[WHAT YOU SHOULD DO] Reproduce, word for word, every line from the first one down to the line containing "-FAR, FAR), fillet)", and nothing else.
=-=-=
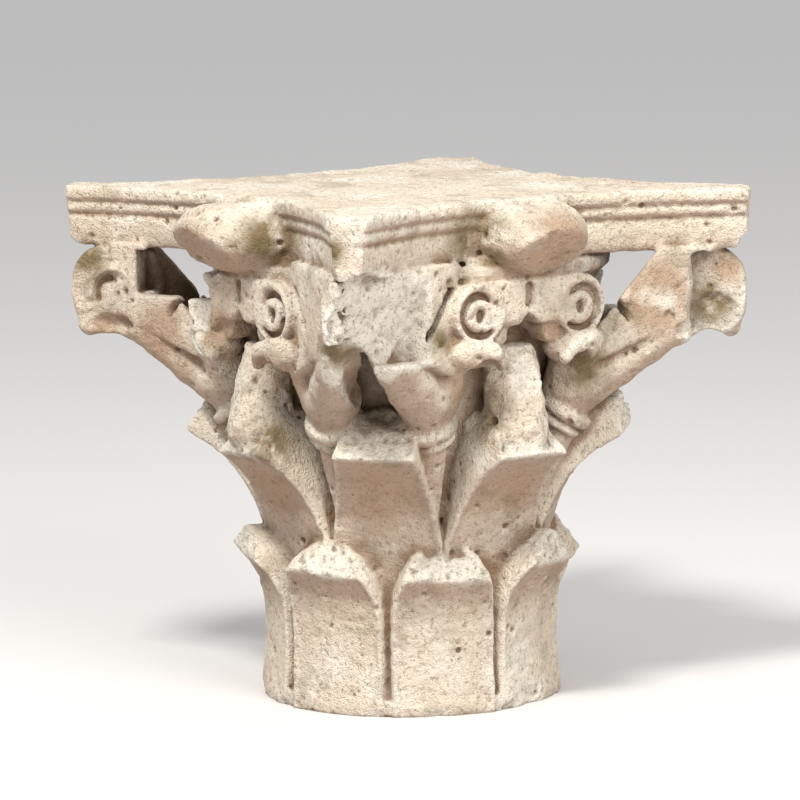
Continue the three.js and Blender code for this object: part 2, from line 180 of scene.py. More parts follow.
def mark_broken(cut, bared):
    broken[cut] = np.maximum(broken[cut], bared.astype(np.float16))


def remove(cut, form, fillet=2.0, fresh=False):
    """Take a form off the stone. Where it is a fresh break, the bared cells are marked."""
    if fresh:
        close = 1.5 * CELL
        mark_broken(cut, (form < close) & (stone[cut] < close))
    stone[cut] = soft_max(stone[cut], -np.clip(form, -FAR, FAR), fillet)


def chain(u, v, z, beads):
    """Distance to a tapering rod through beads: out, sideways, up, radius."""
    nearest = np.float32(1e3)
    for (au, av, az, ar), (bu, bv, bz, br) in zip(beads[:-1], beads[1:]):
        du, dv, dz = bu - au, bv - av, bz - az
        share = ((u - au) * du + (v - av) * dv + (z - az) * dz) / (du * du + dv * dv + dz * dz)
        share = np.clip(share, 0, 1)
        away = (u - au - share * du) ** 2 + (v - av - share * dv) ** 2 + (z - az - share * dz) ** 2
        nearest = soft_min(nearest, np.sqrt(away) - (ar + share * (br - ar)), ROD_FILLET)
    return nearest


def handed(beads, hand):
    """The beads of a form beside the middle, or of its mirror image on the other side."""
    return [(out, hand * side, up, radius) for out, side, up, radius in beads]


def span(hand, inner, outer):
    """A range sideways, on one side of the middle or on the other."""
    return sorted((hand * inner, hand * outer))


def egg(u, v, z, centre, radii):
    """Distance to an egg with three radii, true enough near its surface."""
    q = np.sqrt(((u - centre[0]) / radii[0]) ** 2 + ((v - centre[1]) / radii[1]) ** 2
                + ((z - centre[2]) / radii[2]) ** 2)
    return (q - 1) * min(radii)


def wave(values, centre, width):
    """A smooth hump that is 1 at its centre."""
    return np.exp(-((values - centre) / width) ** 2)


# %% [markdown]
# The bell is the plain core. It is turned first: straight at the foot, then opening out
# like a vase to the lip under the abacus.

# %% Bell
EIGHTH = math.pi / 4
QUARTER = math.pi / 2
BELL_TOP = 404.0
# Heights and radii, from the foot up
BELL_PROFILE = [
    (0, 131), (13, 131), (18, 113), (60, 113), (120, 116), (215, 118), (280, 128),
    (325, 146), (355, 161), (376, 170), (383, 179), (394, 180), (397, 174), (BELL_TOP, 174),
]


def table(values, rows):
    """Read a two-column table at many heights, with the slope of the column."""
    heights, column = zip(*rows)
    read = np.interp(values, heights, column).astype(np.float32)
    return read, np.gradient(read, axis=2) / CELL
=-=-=
[SOLUTION]
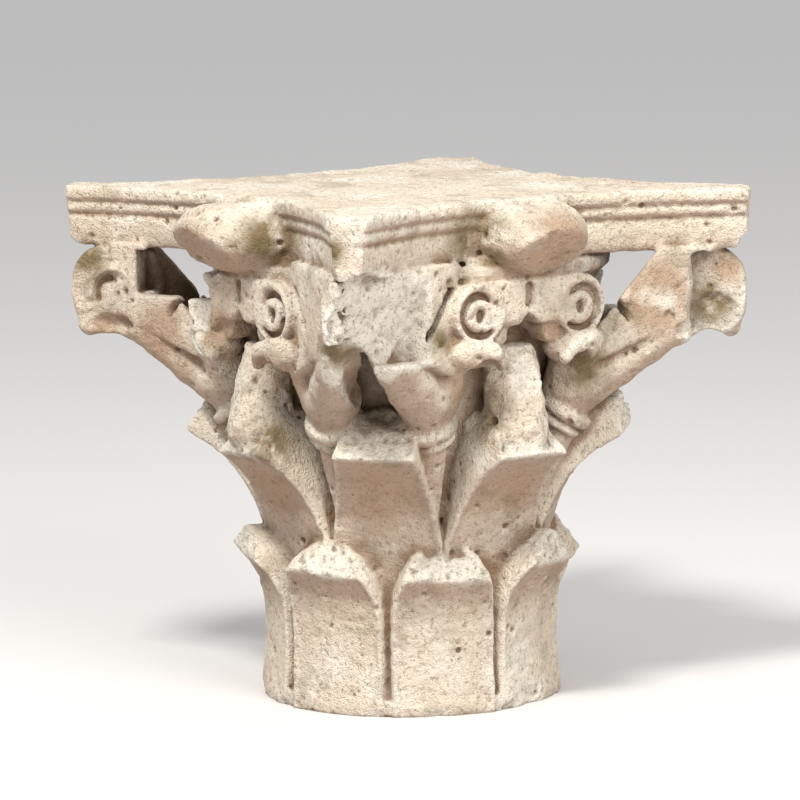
Continue the three.js and Blender code for this object: part 2, from line 180 of scene.py. More parts follow.
def mark_broken(cut, bared):
    broken[cut] = np.maximum(broken[cut], bared.astype(np.float16))


def remove(cut, form, fillet=2.0, fresh=False):
    """Take a form off the stone. Where it is a fresh break, the bared cells are marked."""
    if fresh:
        close = 1.5 * CELL
        mark_broken(cut, (form < close) & (stone[cut] < close))
    stone[cut] = soft_max(stone[cut], -np.clip(form, -FAR, FAR), fillet)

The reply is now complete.